The Enlightenment, in short, amounted to an assertion of epistemic democracy. Whatever can be known by one person can, in principle, be known by all, as long as they master the techniques for knowing that are relevant to a field. It’s no accident that the development of modern empirical science was intertwined with the Enlightenment. So was the emergence of modern political democracy: the American Founders were children of the Enlightenment. Another gift, rooted in the emphasis on our common humanity, was the various human-rights movements, including abolitionism and the first stirrings of feminism. Jeremy Bentham wrote an impassioned brief on behalf of homosexual rights. Cesare Beccaria, the jurist and philosopher, wrote a pamphlet presenting a case against harsh punishments that led to the end of state-sanctioned torture and capital punishment throughout Europe, and influenced the U.S. Constitution’s prohibition against cruel and unusual punishment. What the Princeton philosopher Peter Singer has called “the expanding circle” of moral concern was given a mighty outward tug by Enlightenment thinkers. The starkly contrasting normative patterns we find in the world today reflect where the Enlightenment left its footprint and where it didn’t. Some might say that what we need at this moment, assaulted as we are by extremes of irrationalism, is a rededication to the ideas and ideals of the Enlightenment.
I agree fully with her last sentence, and I think that’s where most of the New Atheists come down—except, perhaps, those nonbelievers who consider themselves privileged thinkers, with a take on social issues that can brook no dissent.
This line of thinking is not new for Goldstein; she covers it in more detail in her lovely book Plato at the Googleplex, where this excerpt appears in the section “The call of the kinky” (p. 371):
There are strong–oh, so strong–reasons to affirm that yes, we ought to elude privileged points of view as we seek to know the world. No claim to knowledge should be allowed a free pass, getting by without giving an account of itself, a justification that can appeal to all who sign on to the project of reason, no matter the special features of their subjective points of view. It is not just a matter of the objectivity of reality that motivates the demand for objectivity of knowledge. Far more persuasive reasons arise from the obvious hazards of subjectivity, which is a breeding ground for prejudice, superstitions, and egotistical self-aggrandizements. . . .Exposing our most cherished belief to the rough treatment of multiple points of view–each of which is prone to see the world from the vantage of its own advantage–is our only hope for defeating the hazards of self-serving subjectivity–complacent at best, murderously certain at worst. . .
The idea that there can be no “privileged knowers” is key, and is the reason for secularist attacks on religion (indeed, religion is almost the definition of ‘privileged knowledge”), as well as for my own criticism of the humanities for claiming that they have “special ways of knowing” inaccessible to science. Those “ways of knowing,” invariably deriving from areas like art, music, and literature, always come down to a form of privileged knowledge, putting the critic beyond criticism.
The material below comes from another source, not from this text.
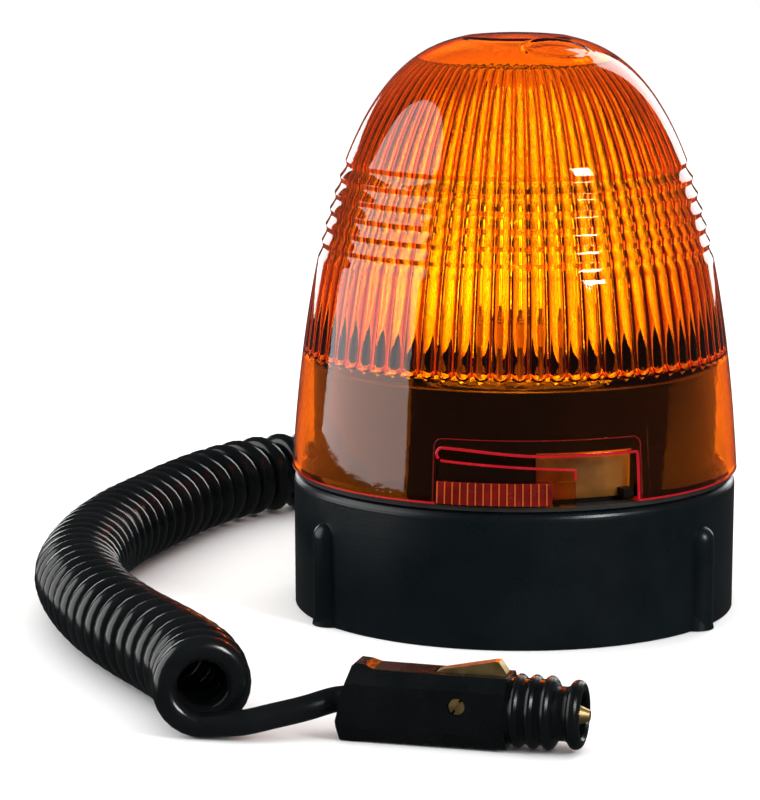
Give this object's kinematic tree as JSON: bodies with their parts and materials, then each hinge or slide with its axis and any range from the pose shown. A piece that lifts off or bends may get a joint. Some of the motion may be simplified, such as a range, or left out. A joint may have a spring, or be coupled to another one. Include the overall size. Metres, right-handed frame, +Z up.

After all, what one person “knows” to be true from, say, Ulysses, is contradicted by others, or can’t be checked against reality. The reactions to great art may be instances of personal realization or emotional response, but they are not “knowledge about the real world”—unless whatever hypotheses framed by art are tested against reality. And then they become science.
Science, of course, is the ultimate form of “epistemic democracy,” for any knowledge claim can in principle be tested by any other scientist. But how does one test the claim that Ulysses tells us precisely “the mental flow through the mind of a Jewish man wandering around Dublin in 1904” without some kind of test against reality. Does the mind really work like that?
I am not trying to denigrate art here, for, as readers surely know, I’m a big fan of music, art, literature, and photography. What I’m arguing is that there are no “truths” about the world derivable from art that can stand as general truths without being checked against the real world. It would be a foolish person indeed—and yes, they abound in certain literary circles—who could claim that you can check the “truths” of one work of art against those from other works of art. After all, for every painting that glorifies Christianity, there’s a “Piss Christ” that denigrates it.
It is not scientists who flout Enlightenment values, but those who tout “other ways of knowing.”